**Extracted data entries:**
>> START
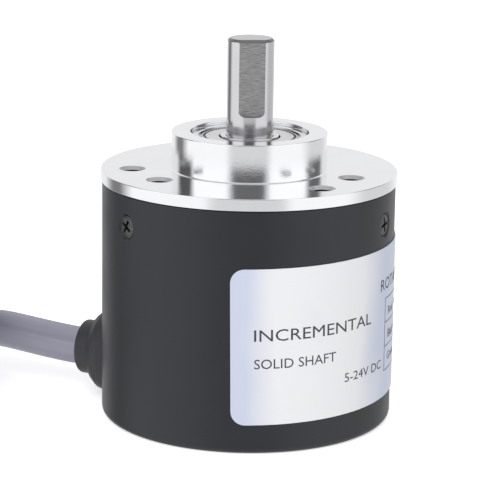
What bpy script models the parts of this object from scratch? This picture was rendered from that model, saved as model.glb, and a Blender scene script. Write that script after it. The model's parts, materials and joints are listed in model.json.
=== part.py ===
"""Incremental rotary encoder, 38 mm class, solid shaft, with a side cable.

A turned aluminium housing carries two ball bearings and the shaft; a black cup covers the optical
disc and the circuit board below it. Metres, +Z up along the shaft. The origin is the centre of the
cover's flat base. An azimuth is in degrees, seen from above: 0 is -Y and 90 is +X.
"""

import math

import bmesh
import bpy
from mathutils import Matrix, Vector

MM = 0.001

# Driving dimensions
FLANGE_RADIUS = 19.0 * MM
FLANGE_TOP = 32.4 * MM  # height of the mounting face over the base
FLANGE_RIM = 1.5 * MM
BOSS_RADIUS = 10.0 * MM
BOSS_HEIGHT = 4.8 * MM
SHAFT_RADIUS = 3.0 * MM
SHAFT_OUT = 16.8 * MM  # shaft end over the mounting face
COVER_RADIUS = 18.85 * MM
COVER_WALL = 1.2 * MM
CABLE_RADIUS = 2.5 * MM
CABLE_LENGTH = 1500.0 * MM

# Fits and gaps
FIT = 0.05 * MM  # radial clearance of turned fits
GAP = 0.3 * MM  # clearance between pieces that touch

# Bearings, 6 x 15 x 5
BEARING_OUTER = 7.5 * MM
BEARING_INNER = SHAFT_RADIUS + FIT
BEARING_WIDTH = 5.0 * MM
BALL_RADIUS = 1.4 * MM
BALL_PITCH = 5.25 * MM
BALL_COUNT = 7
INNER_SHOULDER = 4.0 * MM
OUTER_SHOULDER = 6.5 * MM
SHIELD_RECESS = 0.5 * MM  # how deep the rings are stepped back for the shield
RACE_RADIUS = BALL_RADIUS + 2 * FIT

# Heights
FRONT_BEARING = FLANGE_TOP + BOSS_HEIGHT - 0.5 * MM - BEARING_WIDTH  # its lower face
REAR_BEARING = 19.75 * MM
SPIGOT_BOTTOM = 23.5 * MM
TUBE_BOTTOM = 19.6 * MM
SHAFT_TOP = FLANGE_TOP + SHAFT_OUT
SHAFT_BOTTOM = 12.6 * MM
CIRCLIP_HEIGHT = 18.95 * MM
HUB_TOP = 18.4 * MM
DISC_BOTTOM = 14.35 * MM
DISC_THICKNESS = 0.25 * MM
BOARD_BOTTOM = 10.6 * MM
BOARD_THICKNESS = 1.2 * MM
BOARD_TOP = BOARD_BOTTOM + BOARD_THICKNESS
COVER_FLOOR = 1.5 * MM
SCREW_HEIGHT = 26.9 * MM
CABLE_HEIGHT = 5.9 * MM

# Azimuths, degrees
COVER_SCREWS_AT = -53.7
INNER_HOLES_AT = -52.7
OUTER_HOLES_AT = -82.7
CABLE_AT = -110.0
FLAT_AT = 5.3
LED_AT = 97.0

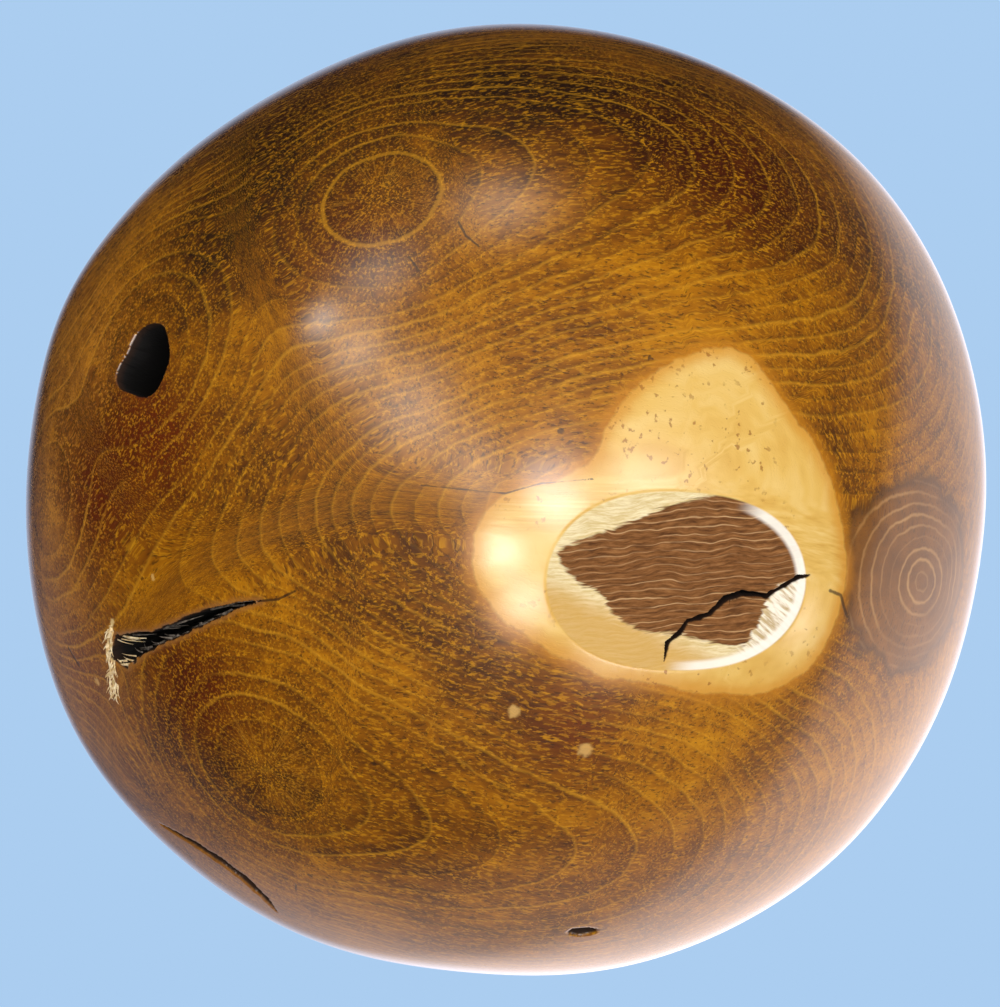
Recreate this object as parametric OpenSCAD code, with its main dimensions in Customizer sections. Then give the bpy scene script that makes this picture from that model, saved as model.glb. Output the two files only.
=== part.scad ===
>> END
Word for word, restate all of the data shown above.

**The answer:**
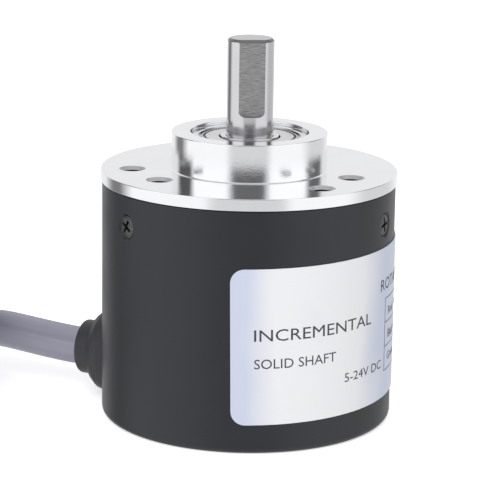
What bpy script models the parts of this object from scratch? This picture was rendered from that model, saved as model.glb, and a Blender scene script. Write that script after it. The model's parts, materials and joints are listed in model.json.
=== part.py ===
"""Incremental rotary encoder, 38 mm class, solid shaft, with a side cable.

A turned aluminium housing carries two ball bearings and the shaft; a black cup covers the optical
disc and the circuit board below it. Metres, +Z up along the shaft. The origin is the centre of the
cover's flat base. An azimuth is in degrees, seen from above: 0 is -Y and 90 is +X.
"""

import math

import bmesh
import bpy
from mathutils import Matrix, Vector

MM = 0.001

# Driving dimensions
FLANGE_RADIUS = 19.0 * MM
FLANGE_TOP = 32.4 * MM  # height of the mounting face over the base
FLANGE_RIM = 1.5 * MM
BOSS_RADIUS = 10.0 * MM
BOSS_HEIGHT = 4.8 * MM
SHAFT_RADIUS = 3.0 * MM
SHAFT_OUT = 16.8 * MM  # shaft end over the mounting face
COVER_RADIUS = 18.85 * MM
COVER_WALL = 1.2 * MM
CABLE_RADIUS = 2.5 * MM
CABLE_LENGTH = 1500.0 * MM

# Fits and gaps
FIT = 0.05 * MM  # radial clearance of turned fits
GAP = 0.3 * MM  # clearance between pieces that touch

# Bearings, 6 x 15 x 5
BEARING_OUTER = 7.5 * MM
BEARING_INNER = SHAFT_RADIUS + FIT
BEARING_WIDTH = 5.0 * MM
BALL_RADIUS = 1.4 * MM
BALL_PITCH = 5.25 * MM
BALL_COUNT = 7
INNER_SHOULDER = 4.0 * MM
OUTER_SHOULDER = 6.5 * MM
SHIELD_RECESS = 0.5 * MM  # how deep the rings are stepped back for the shield
RACE_RADIUS = BALL_RADIUS + 2 * FIT

# Heights
FRONT_BEARING = FLANGE_TOP + BOSS_HEIGHT - 0.5 * MM - BEARING_WIDTH  # its lower face
REAR_BEARING = 19.75 * MM
SPIGOT_BOTTOM = 23.5 * MM
TUBE_BOTTOM = 19.6 * MM
SHAFT_TOP = FLANGE_TOP + SHAFT_OUT
SHAFT_BOTTOM = 12.6 * MM
CIRCLIP_HEIGHT = 18.95 * MM
HUB_TOP = 18.4 * MM
DISC_BOTTOM = 14.35 * MM
DISC_THICKNESS = 0.25 * MM
BOARD_BOTTOM = 10.6 * MM
BOARD_THICKNESS = 1.2 * MM
BOARD_TOP = BOARD_BOTTOM + BOARD_THICKNESS
COVER_FLOOR = 1.5 * MM
SCREW_HEIGHT = 26.9 * MM
CABLE_HEIGHT = 5.9 * MM

# Azimuths, degrees
COVER_SCREWS_AT = -53.7
INNER_HOLES_AT = -52.7
OUTER_HOLES_AT = -82.7
CABLE_AT = -110.0
FLAT_AT = 5.3
LED_AT = 97.0

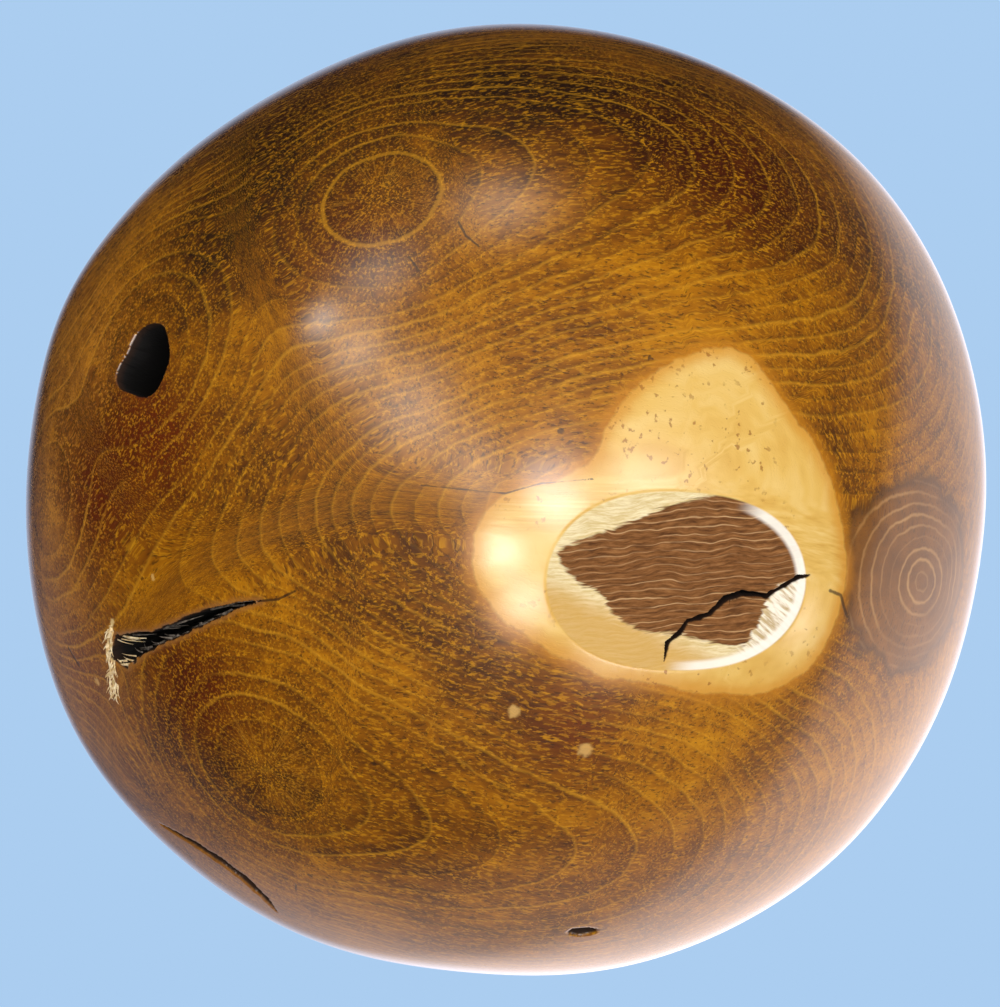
Recreate this object as parametric OpenSCAD code, with its main dimensions in Customizer sections. Then give the bpy scene script that makes this picture from that model, saved as model.glb. Output the two files only.
=== part.scad ===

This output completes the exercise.